Filosofia, uma dentada de cada vez (59)

O que Descartes disse mais?

René Descartes (1596-1650) queria acabar com todo o cepticismo e construir um corpo de conhecimento do qual não pudesse haver dúvidas. Propôs um método que ironicamente começa com a dúvida. Isto não significa que na realidade ele de facto não duvidasse, mas como forma de procedimento ou método decidiu que em primeiro lugar iria eliminar todas as fontes de dúvida possíveis. É por isso que a intensão de Descartes é conhecida como a “dúvida metódica”.

Quais são as possíveis fontes de dúvida? Descartes nomeou três, que são todas extra-mental (isto é, exteriores à sua própria mente).

A primeira fonte de dúvida são os sentidos. Dizia que não podíamos confiar nos nossos sentidos, porque por vezes éramos enganados pelo que víamos. A esta alegação devemos responder que por vezes, devido a algum defeito nos órgãos físicos, podemos realmente cometer erros de avaliação. No entanto, é mais a excepção do que a regra.
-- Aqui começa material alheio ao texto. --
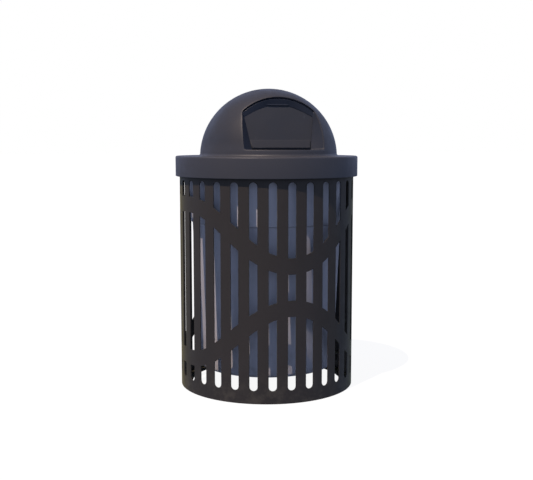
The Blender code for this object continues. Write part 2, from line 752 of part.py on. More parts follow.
def make_tether_bolt(look, under):
    """The bolt through the flange, with the washer under its head and the nut below the eye."""
    place = tether_bolt_place()
    bore_r = TETHER_BOLT_R + GAP
    washer_low = SKIRT_HIGH + GAP
    washer_high = washer_low + TETHER_WASHER_HEIGHT
    washer = cylinder_z("tether_washer", TETHER_WASHER_R, washer_low, washer_high, place, facets=20)
    washer_piece = link("tether_washer", washer, look)
    washer_bore = cylinder_z("bore", bore_r, SKIRT_LOW, washer_high + TETHER_WASHER_HEIGHT, place)
    boolean(washer_piece, helper("washer_bore", washer_bore))

    head_low = washer_high + GAP
    head_high = head_low + TETHER_HEAD_HEIGHT
    nut_high = under - TETHER_PLATE - GAP
    nut_low = nut_high - TETHER_NUT_HEIGHT
    shank = cylinder_z("tether_bolt", TETHER_BOLT_R, nut_low - TETHER_THREAD_END, head_low + LIP_ROOT, place)
    bolt = link("tether_bolt", shank, look)
    head = cylinder_z("head", TETHER_HEAD_R, head_low, head_high, place, facets=20)
    boolean(bolt, helper("bolt_head", head), "UNION")
    nut = link("tether_nut", hexagon_z("tether_nut", TETHER_NUT_HALF_FLATS, nut_low, nut_high, place), look)
    nut_bore = cylinder_z("bore", bore_r, SKIRT_LOW, SKIRT_HIGH, place)
    boolean(nut, helper("nut_bore", nut_bore))


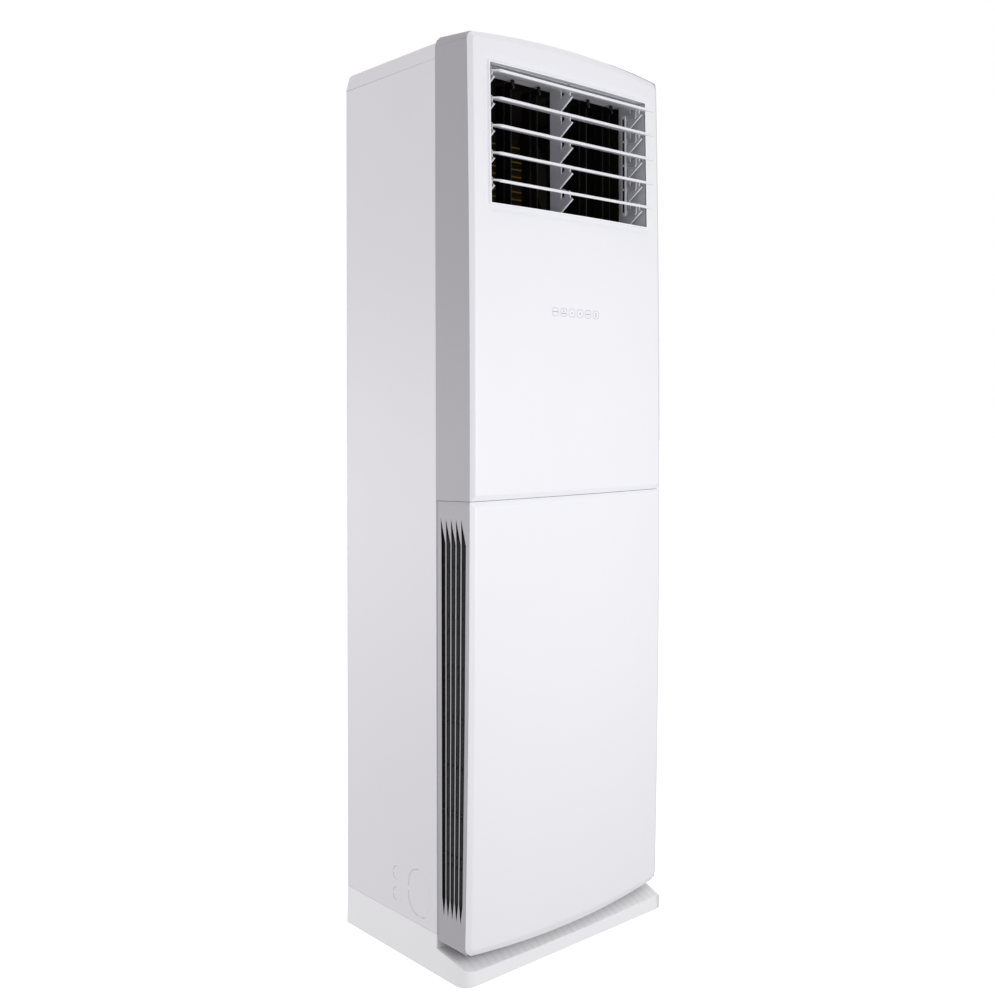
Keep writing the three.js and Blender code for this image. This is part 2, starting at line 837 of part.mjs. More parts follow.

Imaginem o que aconteceria se fechássemos os nossos olhos, tapássemos os ouvidos, recusássemos sentir cheiros ou não tocássemos em nada.

A segunda fonte de dúvida é a Fé. Descartes disse que em primeiro lugar poria a Fé de lado de forma a poder construir um inabalável edifício de conhecimento.

A terceira fonte de dúvida era duvidar de tudo o que os pensadores que o antecederam tivessem dito, porque todos eles poderiam estar enganados. Descartes queria começar tudo de novo, com uma folha de papel em branco. E o que nos sobraria depois de duvidarmos de tudo? A certeza de que tínhamos dúvidas. Estou certo de que estou em dúvida. Se eu duvido, então devo estar a pensar. Se eu penso, então (a pessoa que pensa) eu tenho que existir. Cogito, ergo sum! (“Penso, logo existo!”).

E será razoável esta forma de pensar (raciocinar)? Deixem-me apresentar-vos dois contra-argumentos ao método Cartesiano.

Primeiro: Poderei construir um sistema de pensamento que começa com uma dúvida? O facto de que estou em dúvida significa que estou a pensar (se sim, a dúvida pode servir como ponto de partida?). No entanto, já vimos que duvidar significa um julgamento em suspenso, mas pensar implica um julgamento. O acto de duvidar ainda não é um acto de pensamento. Não podemos construir um sistema de pensamento baseado na dúvida. Terei de o construir a partir de julgamentos do intelecto.

Segundo: Poderei construir um sistema de pensamento que comece por duvidar das fontes do meu conhecimento? Cada campo de estudo necessita de uma fonte de dados ou informação com que se possa trabalhar. Biologia, Química, Física, Geologia, Astronomia, Sociologia, Economia, e todas as outras ciências teóricas ou aplicadas necessitam de um suprimento de dados (input) antes de poderem ter resultados (output). O mesmo também é verdade para a Filosofia. A Filosofia necessita de exposição e abertura ao mundo real (ver FILOSOFIA, UMA DENTADA DE CADA VEZ, nº 2). A dúvida metódica tem um efeito oposto: ela fecha a porta à realidade.

E qual a consequência de se fechar a porta à realidade? Esse facto não me dá outra opção senão a de criar coisas (inventar coisas) na minha (nossa) mente. E isso é o princípio da subjectivação em Filosofia. Descartes alegava que duvidar já era pensar. Mas para pensarmos temos que primeiro pensar sobre um objectivo e dados extra-mentais (primeira acção do pensamento) antes de podermos reflectir (segunda acção do pensamento) no nosso pensar – eu tenho que pensar sobre algo, só então eu posso pensar no meu pensamento.

O intelecto é a capacidade de conhecer, mas essa capacidade ou poder é activada ou espoletada por entradas de dados vindos do mundo real. Quando intencionalmente me desligar desse mundo, fico “livre” para criar o meu próprio pequeno mundo, de acordo com as minhas próprias especificações. Muitas vezes sentimos a tentação de formatar o mundo à nossa imagem, de moldá-lo à nossa semelhança. Muitas vezes sentimos o desejo de «ser como Deus (Génesis 3:5)».